Excellence at Howard
The 18th Annual Scandrett Fundraising Brunch and Scholarship Awards Ceremony was held in March. Emeka John Eni, who is pursuing a law degree; Ivy Jean Pierce, a psychology major; Leighton E. Francis, a graduate student in civil engineering; and Keri Ann Douglass, a communications major, each received $1,200 to continue their studies. The scholarships were awarded by Arthur Scandrett, who established the Scandrett Disabilities Scholarship Fund in 1992 at Howard.
Sandra D. Osborne, an instructor in the Department of Dental Hygiene at the College of Dentistry, was named the 2010-2011 Fellow for the American Dental Education Association (ADEA) Enid A. Neidle Scholar-in-Residence Program for Women. Osborne will spend three months working with the Center for Equity and Diversity, and will be involved in a range of ADEA activities. Her principal project will be to research issues facing female faculty members, such as promotion, advancement and tenure policies.
Student Nicole Baden was selected for a U.S. Department of State Critical Language Scholarship to study Chinese in China during the summer of 2010. The program was launched in 2006 to increase opportunities for U.S. students to study critical-need languages overseas, and is part of a wider U.S. government effort to dramatically expand the number of Americans studying and mastering critical-need languages.
Student Michael Onwugbufor won a $500 award for his original research at Cleveland Clinic’s 2010 Aspiring Physicians and Research Scientists Conference. His research was titled “The Biological Significance of Saccharomyces cerevisiae Rev1 for DNA Damage Tolerance and Induced Mutagenesis.” Twenty-five undergraduate math and science students, including Onwugbufor, presented in front of peers, physicians and researchers. Charlene Drew Jarvis, Ph.D. was the keynote speaker.
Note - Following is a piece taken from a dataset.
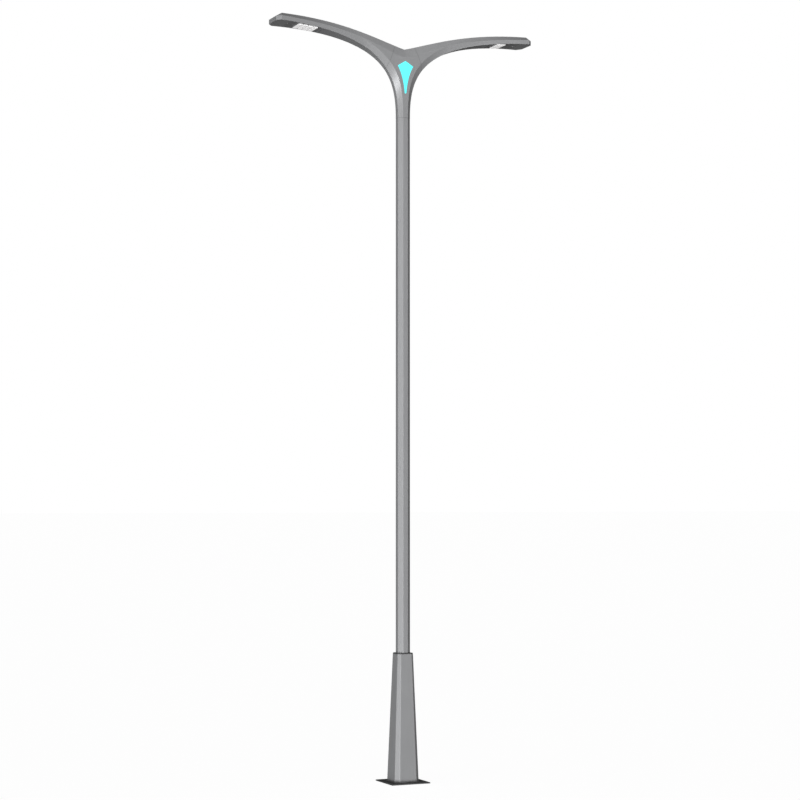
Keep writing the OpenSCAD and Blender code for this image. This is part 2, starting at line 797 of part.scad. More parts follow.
module kite_screws() {
    color(bare_metal) on_both_faces() at_kite_screws() {
        translate([0, 0, 1.5]) cylinder(r = kite_screw_r, h = board_from + kite_board_t);
        translate([0, 0, board_from + kite_board_t]) cylinder(r = 3.5, h = 3);
    }
}

module crown() {
    color(steel_grey) difference() {
        crown_solid(0, 0);
        crown_solid(crown_wall, 8);
        on_both_faces() {
            kite(1, -cut, 2 * crown_wall);
            kite_screw_holes();
        }
        crown_screw_holes(1);
        for (side = [0, 1]) mirror([side, 0, 0]) sleeve_screw_holes(-1);
    }
}

// ---------------------------------------------------------------- arms
// The right arm is drawn; the left one is its mirror image.

sleeve_inset = max(arm_wall, crown_wall) + fit;
sleeve_back = 0.13;
sleeve_ahead = 0.2;
sleeve_screw_r = 4;
sleeve_screw_off = 0.09;
sleeve_screw_seat = 0.4;
sleeve_set_back = 0.6;
sleeve_key_r = 2.3;

function sleeve_sections(d) =
    [for (i = [0:6]) root_section(-sleeve_back + (sleeve_back + sleeve_ahead) * i / 6, d)];

// Screws pass through the back face on both sides of the arm joint
function sleeve_screw_at(side) =
    let (s = side * sleeve_screw_off,
         lx = ramp(s, 0, seam_low, 1, merge_x), hx = ramp(s, 0, seam_high, 1, merge_x),
         middle = (point_at(low, lx) + point_at(high, hx)) / 2)
    [middle.x, (side_half(lx) + side_half(hx)) / 2 - sleeve_inset + sleeve_screw_seat, middle.y];

module sleeve_screw_holes(side) {
    p = sleeve_screw_at(side);
    translate([p.x, 0, p.z]) rotate([-90, 0, 0]) cylinder(r = sleeve_screw_r, h = 2 * face_half);
}

module arm_sleeve() {
    color(bare_metal)
        shell(sleeve_sections(sleeve_inset), sleeve_sections(sleeve_inset + sleeve_wall), false);
}

module sleeve_screws() {
    color(bare_metal) for (hand = [0, 1]) mirror([hand, 0, 0]) for (side = [-1, 1]) {
        translate(sleeve_screw_at(side)) rotate([-90, 0, 0]) difference() {
            cylinder(r = sleeve_screw_r - run, h = sleeve_inset - sleeve_set_back);
            translate([0, 0, sleeve_inset - key_depth])
                cylinder(r = sleeve_key_r, h = 2 * key_depth, $fn = 6);
        }
    }
}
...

Lawrence Elliott Ball, a senior supply chain management major, won second place and $6,000 in a business plan competition at the Morehouse College Entrepreneurship Center in Atlanta.
Twenty awards from the 2010 City-wide Science Fair were presented to students from the Howard University Middle School of Mathematics and Science (MS)². The middle school is now recognized as the Junior Division school that received the most awards for the second consecutive year. Students who received awards were: Keshawn Alexander, Shaunae Hines, Maurice Holmes, Mackada Howell, Kameren Morgan, Kandice Pettaway, Kweku Sumbry, Afia Tyus, Alexis White and Kelly White. (MS)² placed in nine of the 10 categories with honorable mentions, third place, second place and, for the first time, with first place positions. The school also won 12 special awards with recommendations for internships for the summer.
Photo by Ceasar
The University celebrated the accomplishments of its student-athletes during the 23rd Annual National Student-Athlete Day on April 6. Student-Athlete Day was established by the National Consortium for Academics and Sports and co-sponsored by the NCAA, the National Federation of State High School Associations and Northeastern University’s Sport in Society.
School of Education students Nailah Jones and Shawdae Thorpe were selected for the first cohort of the Woodrow Wilson-Rockefeller Brothers Fund Aspiring Teachers of Color Fellowship. The two seniors were among 25 fellows chosen by the Woodrow Wilson National Fellowship Foundation, and will each receive a $30,000 stipend to complete a master’s degree in education.
Quentin James, a senior political science major, was elected a member of the board of directors for the National Association for the Advancement of Colored People (NAACP). As a board member, James is one of the representatives of Region VII of the NAACP, which comprises Maryland, Virginia and Washington, D.C. He was also appointed vice chair of the NAACP Advocacy and Policy Committee, which oversees all of the policy and advocacy positions of the NAACP.